• **What is being asked**
Starting at the line that contains "floor_panel();", reproduce each line exactly up to and including the line that contains "bpy.data.objects.remove(obj)". Reproduce nothing else.

• **Data lines**
>> Start

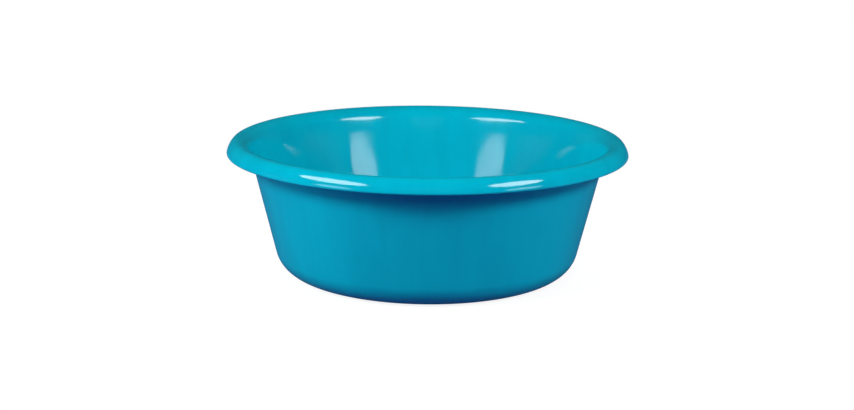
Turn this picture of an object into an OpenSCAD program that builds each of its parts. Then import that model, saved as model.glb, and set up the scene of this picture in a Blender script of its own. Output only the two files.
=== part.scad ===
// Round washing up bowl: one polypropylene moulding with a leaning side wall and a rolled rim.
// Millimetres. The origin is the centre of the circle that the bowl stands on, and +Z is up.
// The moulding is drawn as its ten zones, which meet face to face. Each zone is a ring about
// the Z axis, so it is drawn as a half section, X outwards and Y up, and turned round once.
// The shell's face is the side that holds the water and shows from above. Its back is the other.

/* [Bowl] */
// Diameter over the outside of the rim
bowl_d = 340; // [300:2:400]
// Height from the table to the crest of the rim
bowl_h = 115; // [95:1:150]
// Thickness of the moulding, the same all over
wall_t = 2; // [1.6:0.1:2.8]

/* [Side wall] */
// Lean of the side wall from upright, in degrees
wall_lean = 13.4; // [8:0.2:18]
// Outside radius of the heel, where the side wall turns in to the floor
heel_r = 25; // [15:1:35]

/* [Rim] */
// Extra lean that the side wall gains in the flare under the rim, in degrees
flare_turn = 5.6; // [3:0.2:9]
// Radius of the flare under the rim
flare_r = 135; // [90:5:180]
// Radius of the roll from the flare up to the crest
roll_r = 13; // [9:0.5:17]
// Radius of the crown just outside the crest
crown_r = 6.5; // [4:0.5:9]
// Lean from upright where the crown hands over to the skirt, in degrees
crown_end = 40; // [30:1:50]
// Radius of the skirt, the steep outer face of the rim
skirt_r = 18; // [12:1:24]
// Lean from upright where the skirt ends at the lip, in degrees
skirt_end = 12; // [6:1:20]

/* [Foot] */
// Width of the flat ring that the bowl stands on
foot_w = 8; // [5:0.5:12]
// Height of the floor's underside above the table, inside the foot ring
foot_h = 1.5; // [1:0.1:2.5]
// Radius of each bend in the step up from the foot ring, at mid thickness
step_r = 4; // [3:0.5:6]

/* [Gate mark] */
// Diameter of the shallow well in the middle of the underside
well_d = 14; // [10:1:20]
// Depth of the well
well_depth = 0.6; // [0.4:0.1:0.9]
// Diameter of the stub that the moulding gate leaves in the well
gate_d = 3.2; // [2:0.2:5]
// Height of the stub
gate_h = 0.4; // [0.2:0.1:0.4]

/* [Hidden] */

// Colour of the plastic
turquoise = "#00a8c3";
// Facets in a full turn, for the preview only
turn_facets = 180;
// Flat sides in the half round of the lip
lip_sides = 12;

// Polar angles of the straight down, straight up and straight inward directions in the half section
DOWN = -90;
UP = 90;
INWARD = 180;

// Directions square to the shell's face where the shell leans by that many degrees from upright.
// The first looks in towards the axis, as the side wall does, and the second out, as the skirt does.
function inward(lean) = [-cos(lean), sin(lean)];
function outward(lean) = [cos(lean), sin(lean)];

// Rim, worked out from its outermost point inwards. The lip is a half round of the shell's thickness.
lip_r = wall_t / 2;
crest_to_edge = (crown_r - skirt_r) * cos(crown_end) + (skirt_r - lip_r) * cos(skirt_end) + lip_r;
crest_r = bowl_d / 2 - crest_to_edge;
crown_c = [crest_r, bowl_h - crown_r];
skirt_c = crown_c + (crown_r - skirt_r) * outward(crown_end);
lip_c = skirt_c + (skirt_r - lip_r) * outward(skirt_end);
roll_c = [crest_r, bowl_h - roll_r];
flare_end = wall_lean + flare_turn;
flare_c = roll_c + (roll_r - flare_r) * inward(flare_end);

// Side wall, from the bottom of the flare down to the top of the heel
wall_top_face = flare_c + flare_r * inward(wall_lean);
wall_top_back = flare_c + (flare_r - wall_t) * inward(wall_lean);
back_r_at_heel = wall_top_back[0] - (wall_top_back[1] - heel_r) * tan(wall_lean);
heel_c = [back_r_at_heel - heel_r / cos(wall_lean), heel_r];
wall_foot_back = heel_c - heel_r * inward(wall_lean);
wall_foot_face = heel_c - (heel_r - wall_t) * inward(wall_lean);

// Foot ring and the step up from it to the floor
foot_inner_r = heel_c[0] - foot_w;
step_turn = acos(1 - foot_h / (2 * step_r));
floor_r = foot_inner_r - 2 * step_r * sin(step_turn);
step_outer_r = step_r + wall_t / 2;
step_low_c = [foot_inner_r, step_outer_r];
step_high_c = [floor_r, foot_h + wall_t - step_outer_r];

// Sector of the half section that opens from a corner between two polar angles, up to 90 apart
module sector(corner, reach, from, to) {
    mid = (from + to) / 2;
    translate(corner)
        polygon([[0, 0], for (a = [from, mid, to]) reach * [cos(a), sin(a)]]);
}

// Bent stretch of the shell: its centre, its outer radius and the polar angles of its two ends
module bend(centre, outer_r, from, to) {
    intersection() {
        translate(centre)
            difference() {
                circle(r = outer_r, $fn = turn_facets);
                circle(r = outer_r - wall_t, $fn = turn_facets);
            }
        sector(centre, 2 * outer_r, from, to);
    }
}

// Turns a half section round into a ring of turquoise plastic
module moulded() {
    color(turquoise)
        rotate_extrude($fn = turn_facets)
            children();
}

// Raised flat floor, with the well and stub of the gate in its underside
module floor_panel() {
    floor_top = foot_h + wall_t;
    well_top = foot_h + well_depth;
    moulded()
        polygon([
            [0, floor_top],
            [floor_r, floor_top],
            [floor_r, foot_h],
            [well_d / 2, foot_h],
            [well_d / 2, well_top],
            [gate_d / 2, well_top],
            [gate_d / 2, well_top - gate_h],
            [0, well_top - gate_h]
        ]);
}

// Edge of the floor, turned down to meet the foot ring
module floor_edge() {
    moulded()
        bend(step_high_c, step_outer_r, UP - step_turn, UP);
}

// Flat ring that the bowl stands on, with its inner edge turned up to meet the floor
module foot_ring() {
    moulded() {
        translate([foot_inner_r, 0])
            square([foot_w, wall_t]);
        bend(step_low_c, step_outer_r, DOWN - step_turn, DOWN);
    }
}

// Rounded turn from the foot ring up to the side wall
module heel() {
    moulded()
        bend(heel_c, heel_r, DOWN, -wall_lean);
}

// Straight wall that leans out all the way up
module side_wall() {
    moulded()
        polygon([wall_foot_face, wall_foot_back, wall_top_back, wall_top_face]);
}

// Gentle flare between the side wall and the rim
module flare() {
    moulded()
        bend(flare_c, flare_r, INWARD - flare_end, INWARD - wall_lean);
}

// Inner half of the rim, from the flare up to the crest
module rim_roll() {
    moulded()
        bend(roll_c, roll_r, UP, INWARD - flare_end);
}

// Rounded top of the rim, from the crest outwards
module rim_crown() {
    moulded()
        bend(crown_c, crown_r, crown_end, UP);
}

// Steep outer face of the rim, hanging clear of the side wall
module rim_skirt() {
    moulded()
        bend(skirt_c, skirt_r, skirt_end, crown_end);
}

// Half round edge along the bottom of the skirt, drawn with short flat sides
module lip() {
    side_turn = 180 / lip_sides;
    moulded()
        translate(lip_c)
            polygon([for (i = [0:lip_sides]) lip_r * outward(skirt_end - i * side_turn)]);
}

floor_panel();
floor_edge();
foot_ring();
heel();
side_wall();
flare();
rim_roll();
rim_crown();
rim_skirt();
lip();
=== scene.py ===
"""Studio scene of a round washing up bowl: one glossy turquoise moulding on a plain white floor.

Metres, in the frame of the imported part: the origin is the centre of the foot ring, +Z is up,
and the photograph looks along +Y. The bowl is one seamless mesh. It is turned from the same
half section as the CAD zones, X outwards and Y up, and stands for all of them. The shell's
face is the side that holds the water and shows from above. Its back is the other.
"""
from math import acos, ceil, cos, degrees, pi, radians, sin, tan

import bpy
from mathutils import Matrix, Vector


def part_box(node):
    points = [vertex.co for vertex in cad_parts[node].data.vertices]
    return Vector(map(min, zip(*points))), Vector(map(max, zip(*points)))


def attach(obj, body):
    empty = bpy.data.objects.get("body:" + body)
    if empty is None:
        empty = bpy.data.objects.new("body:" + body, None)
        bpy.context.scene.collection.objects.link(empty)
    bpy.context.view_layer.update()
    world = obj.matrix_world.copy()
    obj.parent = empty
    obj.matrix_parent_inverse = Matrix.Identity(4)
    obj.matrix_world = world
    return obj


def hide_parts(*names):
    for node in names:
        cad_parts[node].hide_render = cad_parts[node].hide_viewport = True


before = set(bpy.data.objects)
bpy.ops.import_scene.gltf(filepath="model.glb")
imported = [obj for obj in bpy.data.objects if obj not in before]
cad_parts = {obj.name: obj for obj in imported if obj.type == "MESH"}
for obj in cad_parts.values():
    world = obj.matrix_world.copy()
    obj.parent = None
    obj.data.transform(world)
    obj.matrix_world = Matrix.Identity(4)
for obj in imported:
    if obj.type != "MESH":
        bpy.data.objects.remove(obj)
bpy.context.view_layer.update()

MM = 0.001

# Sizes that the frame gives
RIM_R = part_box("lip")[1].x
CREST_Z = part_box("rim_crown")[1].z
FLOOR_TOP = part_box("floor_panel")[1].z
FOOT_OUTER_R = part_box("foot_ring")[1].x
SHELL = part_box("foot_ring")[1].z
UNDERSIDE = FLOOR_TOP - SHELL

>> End

• **Written response**
floor_panel();
floor_edge();
foot_ring();
heel();
side_wall();
flare();
rim_roll();
rim_crown();
rim_skirt();
lip();
=== scene.py ===
"""Studio scene of a round washing up bowl: one glossy turquoise moulding on a plain white floor.

Metres, in the frame of the imported part: the origin is the centre of the foot ring, +Z is up,
and the photograph looks along +Y. The bowl is one seamless mesh. It is turned from the same
half section as the CAD zones, X outwards and Y up, and stands for all of them. The shell's
face is the side that holds the water and shows from above. Its back is the other.
"""
from math import acos, ceil, cos, degrees, pi, radians, sin, tan

import bpy
from mathutils import Matrix, Vector


def part_box(node):
    points = [vertex.co for vertex in cad_parts[node].data.vertices]
    return Vector(map(min, zip(*points))), Vector(map(max, zip(*points)))


def attach(obj, body):
    empty = bpy.data.objects.get("body:" + body)
    if empty is None:
        empty = bpy.data.objects.new("body:" + body, None)
        bpy.context.scene.collection.objects.link(empty)
    bpy.context.view_layer.update()
    world = obj.matrix_world.copy()
    obj.parent = empty
    obj.matrix_parent_inverse = Matrix.Identity(4)
    obj.matrix_world = world
    return obj


def hide_parts(*names):
    for node in names:
        cad_parts[node].hide_render = cad_parts[node].hide_viewport = True


before = set(bpy.data.objects)
bpy.ops.import_scene.gltf(filepath="model.glb")
imported = [obj for obj in bpy.data.objects if obj not in before]
cad_parts = {obj.name: obj for obj in imported if obj.type == "MESH"}
for obj in cad_parts.values():
    world = obj.matrix_world.copy()
    obj.parent = None
    obj.data.transform(world)
    obj.matrix_world = Matrix.Identity(4)
for obj in imported:
    if obj.type != "MESH":
        bpy.data.objects.remove(obj)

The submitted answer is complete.